What the task requires:
Copy every line, exactly and only, from the line containing "obj.parent = empty" to the line containing "Route = Sequence[tuple[float, float, float]]", both lines included.

Collected material:

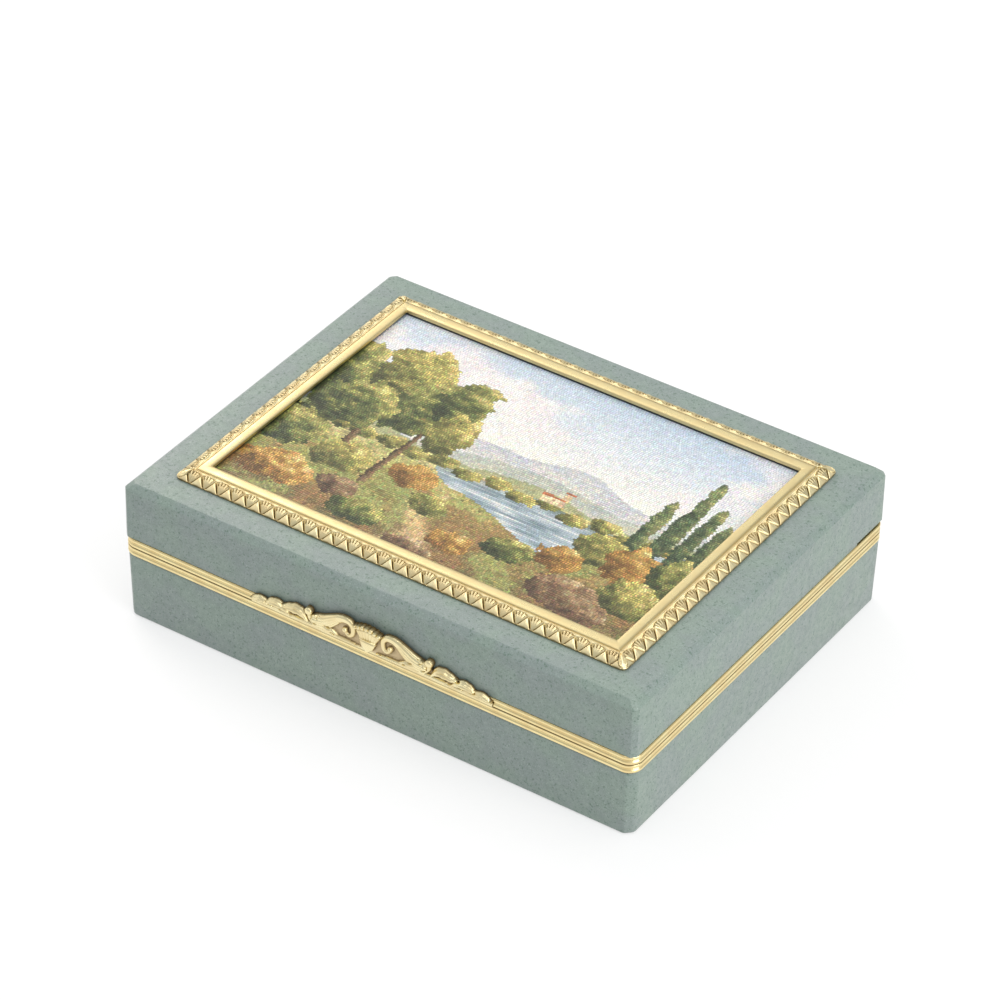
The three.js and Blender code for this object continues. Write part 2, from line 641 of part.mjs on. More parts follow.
function thumbpiece() {
  const half = THUMB_WIDTH / 2;
  const plate = new THREE.ExtrudeGeometry(thumbOutline(), {
    depth: THUMB_PLATE,
    bevelEnabled: false,
    curveSegments: 2,
  });
  let body = solid(upright(plate));
  body = body.add(solid(boxBetween(
    [-half, THUMB_BACK_Y - THUMB_STRIP_DEPTH, JOINT_Z + THUMB_GAP],
    [half, THUMB_BACK_Y, JOINT_Z + THUMB_STRIP_HEIGHT],
  )));
  const ribHalfLength = SHELL_HALF_RIB * THUMB_HEIGHT;
  const ribReach = SHELL_REACH * THUMB_HEIGHT;
  for (let rib = 0; rib < SHELL_RIBS; rib += 1) {
    const turn = (rib / (SHELL_RIBS - 1) - 0.5) * SHELL_SPREAD * Math.PI / 180;
    const x = ribReach * Math.sin(turn);
    const y = SHELL_ROOT * THUMB_HEIGHT + ribReach * Math.cos(turn);
    body = body.add(lobe(x, y, ribHalfLength, SHELL_RIB_WIDTH / 2, SHELL_DEPTH, Math.PI / 2 - turn));
  }
  KNOB_PLACES.forEach(([across, up]) => {
    body = body.add(lobe(across * half, up * THUMB_HEIGHT, KNOB_RADIUS, KNOB_RADIUS, KNOB_DEPTH, 0));
  });
  [-1, 1].forEach((side) => {
    body = body.add(scroll(side));
    THUMB_LEAF_PLACES.forEach(([across, up], i) => {
      const x = side * across * half;
      const y = up * THUMB_HEIGHT;
      const [halfLength, halfHeight] = [THUMB_LEAF_HALF_LENGTH[i], THUMB_LEAF_HALF_HEIGHT[i]];
      body = body.add(lobe(x, y, halfLength, halfHeight, THUMB_LEAF_DEPTH[i], -side * LEAF_TILT));
    });
  });
  const behind = boxBetween(
    [-half - CUT_MARGIN, THUMB_BACK_Y, 0],
    [half + CUT_MARGIN, 0, LID_TOP_Z],
  );
  const below = boxBetween(
    [-half - CUT_MARGIN, THUMB_BACK_Y - 4 * CUT_MARGIN, 0],
    [half + CUT_MARGIN, THUMB_BACK_Y + CUT_MARGIN, JOINT_Z + THUMB_GAP],
  );
  return body.subtract(solid(behind)).subtract(solid(below));
}

add('base_stone', geometryOf(baseStone()), stoneFinish);
add('lid_stone', geometryOf(lidStone()), stoneFinish);
add('base_rim', geometryOf(baseRim()), goldFinish);
add('lid_rim', geometryOf(lidRim()), goldFinish);
for (let place = 0; place < KNUCKLE_COUNT; place += 1) {
  const onBase = place % 2 === 0;
  const name = `${onBase ? 'base' : 'lid'}_knuckle_${Math.floor(place / 2) + 1}`;
  add(name, geometryOf(knuckle(place, onBase)), goldFinish);
}
addPin();
add('mosaic_bezel', geometryOf(mosaicBezel()), goldFinish);
addLeafBorder();
addPanel();
addNuts();
add('thumbpiece', geometryOf(thumbpiece()), goldFinish);

export default box;
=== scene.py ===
"""Looks of a hardstone snuff box with a micro mosaic lid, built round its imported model."""

import logging
import math
from dataclasses import dataclass, field
from enum import Enum
from typing import Sequence

import bmesh
import bpy
import numpy as np
from mathutils import Matrix, Vector


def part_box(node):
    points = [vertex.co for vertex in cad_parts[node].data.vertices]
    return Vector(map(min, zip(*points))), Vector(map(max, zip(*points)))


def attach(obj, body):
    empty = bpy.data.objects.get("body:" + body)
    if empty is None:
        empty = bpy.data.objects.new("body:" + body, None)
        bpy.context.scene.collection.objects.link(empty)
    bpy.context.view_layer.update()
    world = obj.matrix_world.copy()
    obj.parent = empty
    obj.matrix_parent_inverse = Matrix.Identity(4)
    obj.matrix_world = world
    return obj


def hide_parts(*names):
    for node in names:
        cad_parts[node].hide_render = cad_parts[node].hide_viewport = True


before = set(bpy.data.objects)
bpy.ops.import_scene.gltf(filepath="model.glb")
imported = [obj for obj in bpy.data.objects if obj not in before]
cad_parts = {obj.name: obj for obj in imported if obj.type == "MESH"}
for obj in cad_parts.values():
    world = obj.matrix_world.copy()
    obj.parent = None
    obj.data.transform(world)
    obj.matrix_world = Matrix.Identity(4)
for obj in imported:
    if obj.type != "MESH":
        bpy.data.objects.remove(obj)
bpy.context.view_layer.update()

log = logging.getLogger("snuff_box")

MM = 0.001
SHARP_ANGLE = math.radians(38)
WELD = 2e-6
WHITE = (1, 1, 1, 1)
Array = np.ndarray
Mesh = bpy.types.Mesh
Socket = bpy.types.NodeSocket
Colour = tuple[float, float, float]
Pair = tuple[float, float]
Row = tuple[float, float, float, float]
Stops = Sequence[tuple[float, Colour]]
Route = Sequence[tuple[float, float, float]]


def linear(red: float, green: float, blue: float) -> Colour:
    """Turns a screen colour from 0 to 255 into the linear colour that shaders use."""
    shares = np.array([red, green, blue]) / 255
    return tuple(np.where(shares <= 0.04045, shares / 12.92, ((shares + 0.055) / 1.055) ** 2.4))


def scale(*stops: Row) -> Stops:
    """A colour scale from places, each with its screen colour."""
    return [(place, linear(*colour)) for place, *colour in stops]


def extent(node: str) -> tuple[Array, Array]:
    """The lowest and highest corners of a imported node, in millimetres."""
    low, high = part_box(node)
    return np.array(low) / MM, np.array(high) / MM


class Value:
    """A number socket of a node tree, on which sums are written as Python expressions."""

    def __init__(self, tree: "NodeTree", socket: Socket) -> None:
        """Wraps a socket.

        Args:
            tree: The tree that the socket is in.
            socket: An output that holds a number.
        """
        self.tree = tree
        self.socket = socket

    def _math(self, operation: str, first: object, second: object = None) -> "Value":
        """Adds one Math node and returns its result."""
        inputs = {0: first} if second is None else {0: first, 1: second}
        made = self.tree.node("ShaderNodeMath", {"operation": operation}, inputs)
        return Value(self.tree, made.outputs[0])

    def __add__(self, other: object) -> "Value":
        """This number plus another."""
        return self._math("ADD", self, other)

    def __radd__(self, other: object) -> "Value":
        """Another number plus this one."""
        return self._math("ADD", other, self)

    def __sub__(self, other: object) -> "Value":
        """This number less another."""
        return self._math("SUBTRACT", self, other)

    def __rsub__(self, other: object) -> "Value":
        """Another number less this one."""
        return self._math("SUBTRACT", other, self)

    def __mul__(self, other: object) -> "Value":
        """This number times another."""
        return self._math("MULTIPLY", self, other)

    def __rmul__(self, other: object) -> "Value":
        """Another number times this one."""
        return self._math("MULTIPLY", other, self)

    def __abs__(self) -> "Value":
        """This number without its sign."""
        return self._math("ABSOLUTE", self)

    def ramp(self, low: float, high: float) -> "Value":
        """Nought below the low value, one above the high one, and a smooth step between them."""
        settings = {"interpolation_type": "SMOOTHSTEP"}
        inputs = {"Value": self, "From Min": low, "From Max": high}
        return Value(self.tree, self.tree.node("ShaderNodeMapRange", settings, inputs).outputs[0])


class NodeTree:
    """A node tree of any kind, and the one method that adds nodes to it."""

    def __init__(self, tree: bpy.types.NodeTree) -> None:
        """Empties a tree and keeps it."""
        self.tree = tree
        tree.nodes.clear()

    def node(self, kind: str, settings: dict | None = None, inputs: dict | None = None) -> bpy.types.Node:
        """Adds a node.

        Args:
            kind: The node's type.
            settings: Its own settings, which are set first.
            inputs: Values or links of its sockets, by name, identifier or number.

        Returns:
            The new node.
        """
        made = self.tree.nodes.new(kind)
        for name, value in (settings or {}).items():
            setattr(made, name, value)
        for key, value in (inputs or {}).items():
            socket = self._socket(made, key)
            value = value.socket if isinstance(value, Value) else value
            if isinstance(value, Socket):
                self.tree.links.new(value, socket)
            else:
                socket.default_value = value
        return made

    @staticmethod
    def _socket(made: bpy.types.Node, key: int | str) -> Socket:
        """Finds a node's input by its number, identifier or name."""
        if isinstance(key, int):
            return made.inputs[key]
        named = [socket for socket in made.inputs if key in (socket.identifier, socket.name)]
        return named[0]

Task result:
    obj.parent = empty
    obj.matrix_parent_inverse = Matrix.Identity(4)
    obj.matrix_world = world
    return obj


def hide_parts(*names):
    for node in names:
        cad_parts[node].hide_render = cad_parts[node].hide_viewport = True


before = set(bpy.data.objects)
bpy.ops.import_scene.gltf(filepath="model.glb")
imported = [obj for obj in bpy.data.objects if obj not in before]
cad_parts = {obj.name: obj for obj in imported if obj.type == "MESH"}
for obj in cad_parts.values():
    world = obj.matrix_world.copy()
    obj.parent = None
    obj.data.transform(world)
    obj.matrix_world = Matrix.Identity(4)
for obj in imported:
    if obj.type != "MESH":
        bpy.data.objects.remove(obj)
bpy.context.view_layer.update()

log = logging.getLogger("snuff_box")

MM = 0.001
SHARP_ANGLE = math.radians(38)
WELD = 2e-6
WHITE = (1, 1, 1, 1)
Array = np.ndarray
Mesh = bpy.types.Mesh
Socket = bpy.types.NodeSocket
Colour = tuple[float, float, float]
Pair = tuple[float, float]
Row = tuple[float, float, float, float]
Stops = Sequence[tuple[float, Colour]]
Route = Sequence[tuple[float, float, float]]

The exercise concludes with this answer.